Paper Digest is not the only actor in this field.

SciencePOD (https://www.sciencepod.net) is also involved in a developing automated summaries of reseaerch papers that are placed in context (keywords, definitions of technical terms, etc…).

What matters in this field is the quality of algorithms. This is an area where we received positive feedback from scholarly publishers due to the quality of our summaries.

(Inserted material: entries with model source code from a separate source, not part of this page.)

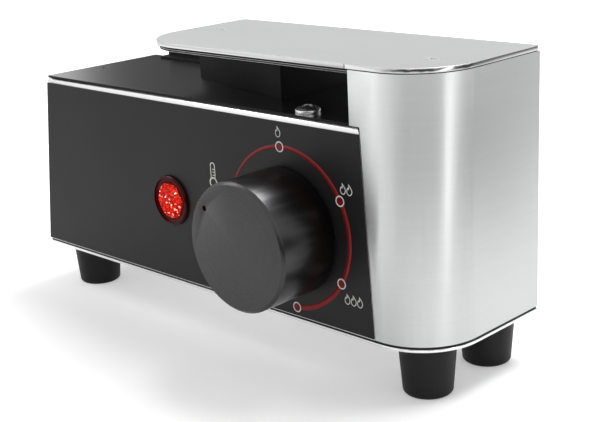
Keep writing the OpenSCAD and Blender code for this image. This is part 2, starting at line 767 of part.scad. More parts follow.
module thermostat_bracket() color("lightgray") difference() {
    xz(front_y + sheet_t, stat_bracket_t)
        translate([dial_x - bracket_w / 2, dial_z - bracket_h / 2]) square([bracket_w, bracket_h]);
    rod_y(dial_x, front_y, dial_z, spindle_d + 2 * run_fit, 5);
    for (s = [-1, 1])
        rod_y(dial_x + s * stat_screw_pitch / 2, front_y, dial_z, shank_d + 2 * run_fit, 5);
}

module thermostat_screws() color("silver") for (s = [-1, 1])
    translate([dial_x + s * stat_screw_pitch / 2, front_y - eps, dial_z]) rotate([90, 0, 0])
        pan_screw(5.4, 1.2, shank_d, sheet_t + stat_bracket_t + 4);

module sensor_bulb() color("#b87333")
    translate([bulb_x1 - bulb_len, heater_y - 5, clamp_z + clamp_t + bulb_d / 2 + eps]) rotate([0, 90, 0]) {
        cylinder(d = bulb_d, h = bulb_len - 3);
        translate([0, 0, bulb_len - 3]) cylinder(d1 = bulb_d, d2 = capillary_d + 1, h = 3);
    }

// a bent wire of straight lengths with ball corners
module wire(points, d) for (i = [0 : len(points) - 2]) {
    a = points[i];
    b = points[i + 1];
    v = b - a;
    l = norm(v);
    translate(a) rotate([0, acos(v[2] / l), atan2(v[1], v[0])]) cylinder(d = d, h = l, $fn = 96);
    if (i > 0) translate(a) sphere(d = d, $fn = 96);
}

module capillary_tube() color("#b87333") wire([
    [bulb_x1 + eps, heater_y - 5, clamp_z + clamp_t + bulb_d / 2],
    [clamp_x1 + 5, heater_y - 5, clamp_z + clamp_t + bulb_d / 2],
    [clamp_x1 + 5, heater_y - 5, board_z - 4],
    [dial_x, stat_y + stat_d / 2, board_z - 4],
    [dial_x, stat_y + stat_d / 2, dial_z + stat_w / 2 + eps]], capillary_d);

// ---- signal lamp ----

module lamp_bezel() color("#2a0c0c")
    translate([lamp_x, bezel_y - eps, lamp_z]) rotate([90, 0, 0]) rotate_extrude($fn = 64) difference() {
        polygon([
            [0, 0], [bezel_d / 2, 0], [bezel_d / 2, bezel_t - 0.7], [bezel_d / 2 - 0.7, bezel_t],
            [0, bezel_t]]);
        translate([-1, bezel_t - bezel_seat]) square([lens_d / 2 + run_fit + 1, bezel_t]);
        translate([-1, -1]) square([barrel_d / 2 - 2 + 1, bezel_t]);
    }

module lamp_lens() color("#d01010", 0.9)
    translate([lamp_x, bezel_y - bezel_t + bezel_seat - 2 * eps, lamp_z]) rotate([90, 0, 0])
    rotate_extrude($fn = 64) {
        rim = bezel_seat + 0.4;
        dome_r = (lens_d * lens_d / 4 + lens_h * lens_h) / (2 * lens_h);
        square([lens_d / 2, rim]);
        translate([0, rim - eps]) intersection() {
            square([lens_d / 2, lens_h]);
            translate([0, lens_h - dome_r]) circle(r = dome_r, $fn = 128);
        }
    }

module lamp_barrel() color("ivory") {
    difference() {
        rod_y(lamp_x, bezel_y + eps, lamp_z, barrel_d, overlay_t + sheet_t + barrel_len);
        rod_y(lamp_x, bezel_y - 1, lamp_z, barrel_d - 4, overlay_t + sheet_t + barrel_len - 3);
    }
    for (s = [-1, 1])
        translate([lamp_x + s * lamp_tab_at - lamp_tab[0] / 2, front_y + sheet_t + barrel_len,
                   lamp_z - lamp_tab[2] / 2]) cube(lamp_tab);
}

module lamp_nut() color("ivory") difference() {
    rod_y(lamp_x, front_y + sheet_t + eps, lamp_z, barrel_d + 2 * lamp_nut_wall, lamp_nut_t);
    rod_y(lamp_x, front_y, lamp_z, barrel_d + 2 * run_fit, sheet_t + lamp_nut_t + 1);
}

// ---- heater under the deck ----

module heater_element() color("#5a5048") translate([0, heater_y, element_z]) {
    for (s = [-1, 1]) translate([element_x0, s * element_pitch / 2, 0]) rotate([0, 90, 0]) {
        cylinder(d = element_d, h = element_x1 - element_x0);
        // ceramic end and terminal pin
        translate([0, 0, element_x1 - element_x0]) cylinder(d = element_d - 1.5, h = 4);
        translate([0, 0, element_x1 - element_x0 + 4]) cylinder(d = 2, h = 9);
    }
    translate([element_x0, 0, 0]) rotate(90) rotate_extrude(angle = 180, $fn = 64)
        translate([element_pitch / 2, 0]) circle(d = element_d, $fn = 32);
}

module element_clamp() color("lightgray") difference() {
    translate([clamp_x0, heater_y - clamp_half_w, clamp_z])
        cube([clamp_x1 - clamp_x0, 2 * clamp_half_w, clamp_t]);
    for (x = stud_x) translate([x, stud_y, clamp_z - 1])
        cylinder(d = stud_d + 2 * run_fit, h = clamp_t + 2);
}

// studs welded under the deck, with the nuts that hold clamp and board
module clamp_nuts() color("silver") for (x = stud_x) translate([x, stud_y, board_z]) {
    translate([0, 0, -nut_t - 1.5]) cylinder(d = stud_d, h = under_deck - board_z + nut_t + 1.5 - eps);
    translate([0, 0, -nut_t - eps]) difference() {
        cylinder(d = nut_d - 1, h = nut_t, $fn = 6);
        translate([0, 0, -1]) cylinder(d = stud_d - eps, h = nut_t + 2);
    }
}

module insulation_board() color("tan") difference() {
    translate([clamp_x0, heater_y - clamp_half_w + 1, board_z])
        cube([clamp_x1 - clamp_x0, 2 * clamp_half_w - 2, board_t - eps]);
    translate([cutout_x, cutout_y, board_z - 1]) cylinder(d = cutout_d + 2, h = board_t + 2);
    for (x = stud_x) translate([x, stud_y, board_z - 1]) cylinder(d = stud_d + 2 * run_fit, h = board_t + 2);
}

module thermal_cutout() color("#1c1c1c") translate([cutout_x, cutout_y, clamp_z - eps]) {
    translate([0, 0, -cutout_h]) cylinder(d = cutout_d, h = cutout_h);
    for (s = [-1, 1]) translate([s * 4 - 0.4, -2.4, -cutout_h - 7]) cube([0.8, 4.8, 7 + eps]);
}

// ---- mains ----

module terminal_block() color("ivory") translate([block_x, block_y, seal_z + eps]) difference() {
    cube([block_w, block_d, block_h]);
    for (i = [0 : 2]) translate([block_w * (i + 0.5) / 3, 0, 0]) {
        for (y = [block_pole_in, block_d - block_pole_in])
            translate([0, y, block_h - block_pole_in]) cylinder(d = block_pole_d, h = block_pole_in + 1);
        translate([0, -1, block_pole_in]) rotate([-90, 0, 0]) cylinder(d = block_wire_d, h = block_pole_in);
    }
}

module earth_stud() color("goldenrod") translate([earth_x, earth_y, base_z]) {
    translate([0, 0, 0.1]) cylinder(d = earth_d, h = 14);
    translate([0, 0, base_t + eps]) difference() {
        union() {
            cylinder(d = nut_d + 2, h = 1);
            translate([0, 0, 1 - eps]) cylinder(d = nut_d + 1, h = 3, $fn = 6);
        }
        translate([0, 0, -1]) cylinder(d = earth_d + run_fit, h = 6);
    }
}

module mains_inlet() color("#151515") difference() {
    wall = 2;
    union() {
        // flange with two ears
        xz(back_y + eps, inlet_flange_t) translate([inlet_x, inlet_z]) {
            translate([-socket_w / 2 - 4, -socket_h / 2 - 4]) square([socket_w + 8, socket_h + 8]);
            polygon([
                [-inlet_screw_pitch / 2 - 2, -4], [-socket_w / 2 - 4, -socket_h / 2 - 4],
                [socket_w / 2 + 4, -socket_h / 2 - 4], [inlet_screw_pitch / 2 + 2, -4],
                [inlet_screw_pitch / 2 + 2, 4], [socket_w / 2 + 4, socket_h / 2 + 4],
                [-socket_w / 2 - 4, socket_h / 2 + 4], [-inlet_screw_pitch / 2 - 2, 4]]);
            for (s = [-1, 1]) translate([s * (inlet_screw_pitch / 2 + 1), 0]) circle(d = 8.4);
        }
        // box behind the panel
        translate([inlet_x - socket_w / 2 - wall, back_y - socket_deep, inlet_z - socket_h / 2 - wall])
            cube([socket_w + 2 * wall, socket_deep + 2 * eps, socket_h + 2 * wall]);
    }
    // cavity that takes the connector, with its two cut corners
    w = socket_w / 2;
    h = socket_h / 2;
    cut = 5;
    xz(back_y + inlet_flange_t - socket_deep, socket_deep + 1) translate([inlet_x, inlet_z])
        polygon([[-w, -h], [w, -h], [w, h - cut], [w - cut, h], [-w + cut, h], [-w, h - cut]]);
    // slits for the three contacts in the cavity's floor
    for (p = inlet_pin_at)
        translate([inlet_x + p[0] - inlet_pin[1] / 2 - eps, back_y - socket_deep - 1,
                   inlet_z + p[1] - inlet_pin[0] / 2 - eps])
            cube([inlet_pin[1] + 2 * eps, inlet_flange_t + 2, inlet_pin[0] + 2 * eps]);
    for (s = [-1, 1]) {
        x = inlet_x + s * inlet_screw_pitch / 2;
        rod_y(x, back_y - 1, inlet_z, shank_d + 2 * run_fit, inlet_flange_t + 2);
        translate([x, back_y + inlet_flange_t + eps, inlet_z]) rotate([90, 0, 0])
            cylinder(d1 = head_d + 2 * run_fit, d2 = shank_d + 2 * run_fit, h = inlet_sink);
    }
}

// flat contacts, the middle one for earth set higher, with thinner tabs behind for the wires
module inlet_pins() color("goldenrod") for (p = inlet_pin_at) {
    z = inlet_z + p[1] - inlet_pin[0] / 2;
    translate([inlet_x + p[0] - inlet_pin[1] / 2, back_y - socket_deep - eps, z])
        cube([inlet_pin[1], inlet_flange_t + inlet_pin_out, inlet_pin[0]]);
    translate([inlet_x + p[0] - inlet_tab_t / 2, back_y - socket_deep - inlet_tab_len, z])
        cube([inlet_tab_t, inlet_tab_len, inlet_pin[0]]);
}

module inlet_screws() color("silver") for (s = [-1, 1])
    translate([inlet_x + s * inlet_screw_pitch / 2, back_y + inlet_flange_t - eps, inlet_z])
        rotate([-90, 0, 0]) flush_screw(head_d, inlet_sink, shank_d, inlet_flange_t + sheet_t + 4);

// ---- screws in view ----

module deck_screw() color("silver")
    translate([right_x - deck_screw_out, front_y + deck_screw_in, deck_z + eps])
        pan_screw(deck_head_d, deck_head_h, deck_shank_d, deck_t + sheet_t + 6);

module deck_small_screws() color("#303030") for (p = deck_small_at)
    translate([p[0], p[1], deck_z]) flush_screw(deck_small_d, deck_small_sink, deck_small_shank, deck_t + 4);

module lid_screws() color("silver") for (p = lid_screw_at)
    translate([p[0], p[1], lid_top]) flush_screw(lid_screw_d, lid_screw_sink, shank_d, lid_screw_len);

module base_screws() color("silver")
    for (x = base_screw_x, y = [front_y + base_screw_in, back_y - base_screw_in])
        translate([x, y, base_z - eps]) mirror([0, 0, 1])
            pan_screw(head_d, head_h, shank_d, base_t + seal_t + sheet_t + 4);

module back_screws() color("silver") for (x = back_screw_x, u = back_screw_up)
    translate([x, back_y + eps, base_z + u]) rotate([-90, 0, 0])
        pan_screw(head_d, head_h, shank_d, sheet_t + 5);

base_plate();
base_seal();
front_panel();
panel_overlay();
left_end_panel();
back_panel();
end_skin();
deck_plate();
end_wall();
pedestal();
rear_upstand();
lid_plate();
lid_gasket();
lid_insulation();
lid_liner();
rubber_feet();
foot_washers();
foot_screws();
control_knob();
knob_bushing();
knob_grub_screw();
thermostat_spindle();
thermostat_body();
thermostat_bracket();
thermostat_screws();
sensor_bulb();
capillary_tube();
lamp_lens();
lamp_bezel();
lamp_barrel();
lamp_nut();
heater_element();
element_clamp();
clamp_nuts();
insulation_board();
thermal_cutout();
terminal_block();
earth_stud();
mains_inlet();
inlet_pins();
inlet_screws();
deck_screw();
deck_small_screws();
lid_screws();
base_screws();
back_screws();
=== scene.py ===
import json
import math
import random

import bmesh
import bpy
from mathutils import Matrix, Vector


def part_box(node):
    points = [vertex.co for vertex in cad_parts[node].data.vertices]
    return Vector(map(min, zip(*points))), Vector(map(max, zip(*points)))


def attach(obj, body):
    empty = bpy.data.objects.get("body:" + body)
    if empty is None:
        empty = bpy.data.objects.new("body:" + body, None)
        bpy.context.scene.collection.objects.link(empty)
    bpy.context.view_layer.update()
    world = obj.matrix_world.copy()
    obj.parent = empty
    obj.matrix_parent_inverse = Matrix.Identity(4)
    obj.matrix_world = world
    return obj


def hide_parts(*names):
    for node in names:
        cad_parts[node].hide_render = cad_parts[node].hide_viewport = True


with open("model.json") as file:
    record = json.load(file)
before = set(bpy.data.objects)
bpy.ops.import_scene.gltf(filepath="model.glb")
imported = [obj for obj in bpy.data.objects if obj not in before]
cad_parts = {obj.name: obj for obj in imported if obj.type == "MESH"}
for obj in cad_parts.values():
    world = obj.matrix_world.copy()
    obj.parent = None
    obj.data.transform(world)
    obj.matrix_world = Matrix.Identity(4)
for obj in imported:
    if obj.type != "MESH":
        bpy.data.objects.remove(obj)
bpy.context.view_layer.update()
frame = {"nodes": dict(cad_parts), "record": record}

MM = 0.001


# ---- camera ----
# A long lens, a little above the bench, from the front right. The camera leans by a small
# roll, as a hand-held one does, and looks at the object without any shift.

CAMERA_AT = Vector((390.0, -352.6, 212.1)) * MM
CAMERA_TURN = math.radians(44.99)
CAMERA_RISE = math.radians(16.78)
CAMERA_ROLL = math.radians(-2.85)
LENS_MM = 71.95
SENSOR_MM = 36.0

camera = bpy.data.objects.new("camera", bpy.data.cameras.new("camera"))
bpy.context.scene.collection.objects.link(camera)
bpy.context.scene.camera = camera
camera.data.lens = LENS_MM
camera.data.sensor_width = SENSOR_MM
camera.data.clip_start = 0.01
behind = Vector((math.sin(CAMERA_TURN) * math.cos(CAMERA_RISE),
                 -math.cos(CAMERA_TURN) * math.cos(CAMERA_RISE), math.sin(CAMERA_RISE)))
level = Vector((math.cos(CAMERA_TURN), math.sin(CAMERA_TURN), 0))
over = behind.cross(level)
side = level * math.cos(CAMERA_ROLL) + over * math.sin(CAMERA_ROLL)
up = over * math.cos(CAMERA_ROLL) - level * math.sin(CAMERA_ROLL)
camera.matrix_world = Matrix.Translation(CAMERA_AT) @ Matrix((side, up, behind)).transposed().to_4x4()


# ---- room and floor ----
# A white floor under an even white room. A black card to the right with a lit gap in it, and a
# low one far behind, are painted into what metal sees of the room and floor: painted reflections
# that give the steel its light and dark.

bpy.context.scene.view_settings.view_transform = "Standard"
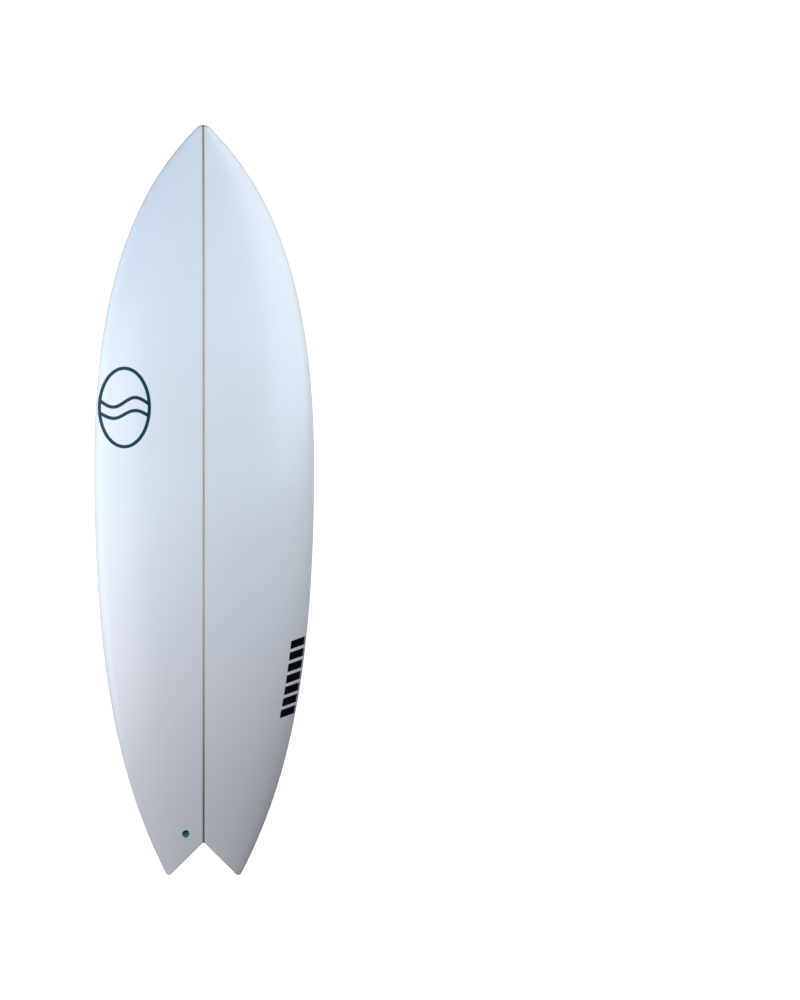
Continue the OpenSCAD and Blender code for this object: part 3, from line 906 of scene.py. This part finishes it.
class SURFBOARD_OT_skins(bpy.types.Operator):
    """Make the deck skin with its rail laps and the bottom skin, cut out round the fittings"""

    bl_idname = "surfboard.skins"
    bl_label = "Skins"

    lanes = 76
    seam = 0.6  # share of the lanes, from the stringer, that the bottom skin covers below
    turn = 0.7  # share of a quarter turn at which the notch's side meets a tail tip's arc

    def execute(self, context):
        hull, fittings, look = settings()
        material = skin_material(look)
        lane = np.sin(np.linspace(0, math.pi / 2, self.lanes + 1))
        first = int(round(self.lanes * self.seam))
        knee = float(np.sin(self.turn * math.pi / 2))
        x, d = hull.plan(lane, knee)
        z_top, z_low = hull.deck(x, d), hull.bottom(x, d)
        z_top[:, -1] = z_low[:, -1] = hull.apex(d[:, -1])
        self.round_edges(hull, x, d, z_top, z_low)
        y = hull.y(d)
        faces = {
            (top, side): np.stack([side * x, y, z_top if top else z_low], -1)
            for top in (True, False)
            for side in (-1, 1)
        }
        deck = np.concatenate([
            faces[False, -1][:, first:-1],
            faces[True, -1][:, ::-1],
            faces[True, 1],
            faces[False, 1][:, first:-1][:, ::-1],
        ], 1)
        right, left = faces[False, 1][:, :first + 1], faces[False, -1][:, :first + 1]
        bottom = np.concatenate([right[:, ::-1], left], 1)
        for tag, sheets in (("deck", (deck, self.wall(faces))), ("bottom", (bottom,))):
            name = f"{tag}_skin"
            drop_piece(name)
            parts = [(sheet, grid_faces(*sheet.shape[:2])) for sheet in sheets]
            piece = new_piece(name, parts, closed=False)
            merge(piece.data, outwards=False)
            thicken = piece.modifiers.new("wall", "SOLIDIFY")
            thicken.thickness = hull.s.skin_t
            thicken.offset = -1
            thicken.use_rim = True
            cut(piece, self.cutters(hull, fittings, tag))
            place(piece, "laminate", material, f"{tag}_laminate")
        return {"FINISHED"}

    @staticmethod
    def round_edges(hull, x, d, z_top, z_low):
        """Rounds the edges of the notch wall: near the tail edge each face bends towards the
        other, by a radius that shrinks with the wall's height."""
        gap = np.hypot(x - x[-1:], d - d[-1:]) * math.sin(hull.s.notch_angle)
        height = np.maximum(z_top[-1:] - z_low[-1:], 0)
        z_top -= rounding(gap, np.minimum(hull.s.notch_edge, height * 0.3))
        z_low += rounding(gap, np.minimum(hull.low_edge, height * 0.1))

    @staticmethod
    def wall(faces):
        """The notch's wall, from the deck's last row down to the bottom's."""
        top = np.concatenate([faces[True, -1][-1, ::-1], faces[True, 1][-1]])
        low = np.concatenate([faces[False, -1][-1, ::-1], faces[False, 1][-1]])
        t = np.linspace(0, 1, 5)[:, None, None]
        return blend_of(top[None], low[None], t)

    @staticmethod
    def cutters(hull, fittings, tag):
        """Solids that clear the fin boxes' flanges, and on the deck the leash plug's rim."""
        made = []
        half_w = fittings.flange_w / 2
        loop = rounded_loop(half_w, fittings.flange_l / 2, half_w - 1e-5, 128)
        for side in SIDES:
            origin, axes = box_frame(fittings, side)
            loops = np.stack([at_height(loop, z) for z in (-0.006, 0.003)])
            made.append(new_piece(f"cut_{tag}_{side}", tube(to_world(loops, origin, axes))))
        if tag == "deck":
            origin, axes = plug_frame(hull, fittings)
            loop = circle(fittings.rim_r, 96)
            loops = np.stack([at_height(loop, z) for z in (-0.004, 0.004)])
            made.append(new_piece("cut_plug", tube(to_world(loops, origin, axes))))
        return made


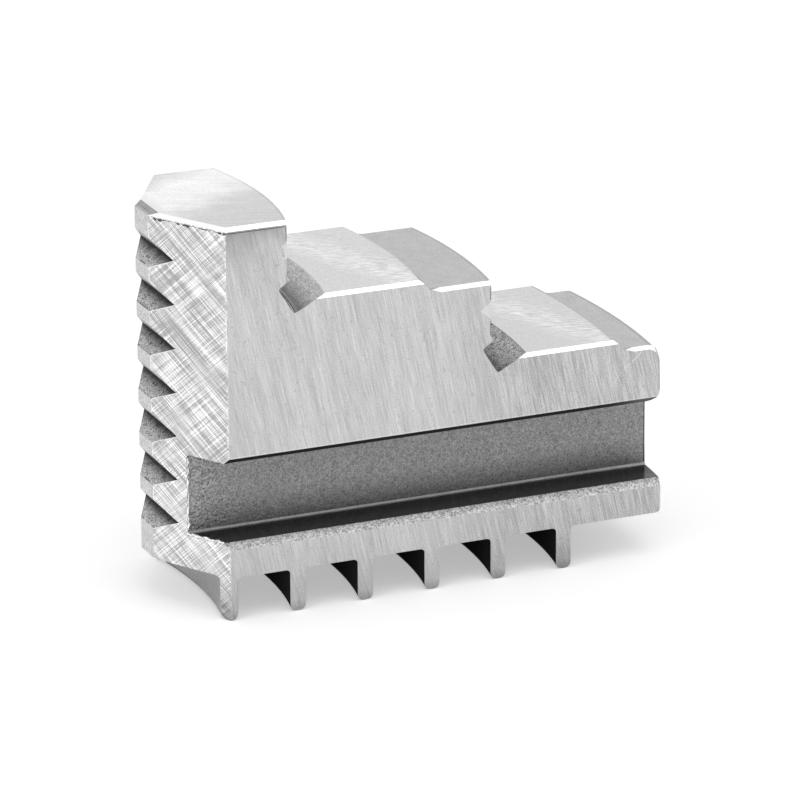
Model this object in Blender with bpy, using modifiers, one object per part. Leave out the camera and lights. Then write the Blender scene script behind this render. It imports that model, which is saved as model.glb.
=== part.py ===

You may check samples of our work in this webinar: https://youtu.be/UXpVuoHVUbM

Feel free to get in touch by contacting us at editor@sciencepod.net if you want to know more.

By Sabine Louet
Aug 14, 2019, 8:05 AM

A few things that are important when automatically summarising research papers, particularly for non-experts – and these are quite challenging to solve in the general case:

– providing context and definitions for technical terms, as mentioned in a previous comment
– expansion of abbreviations in context: does AI refer to aortic insufficiency or artificial intelligence?
– coreference resolution: if you pluck a sentence from the paper, it may refer back to entities in the previous sentence. Displaying a sentence that begins with ‘As a result of this feature …’ is not helpful without knowing what ‘this feature’ refers to.
– dealing with atypical document structures – not all papers have the standard Introduction, Methods, Results, Conclusion structure
– resolving citations: if you generate a summary sentence containing a reference to [3, 4] or (Smith 2017) then it’s helpful to link out to those citations (or even provide the main findings of them).

Some of the latest developments in language modelling, transfer learning, and sequence modelling can be brought to bear to help solve some of these challenges.

One thing we’ve found with evaluations we’ve done with journal editors and publishers is that although you can calculate standardised scores for summarisation quality (e.g. BLEU or ROUGE metrics), readers’ opinions on the utility of a given summary will vary widely. So some element of customisation or personalisation is also often necessary.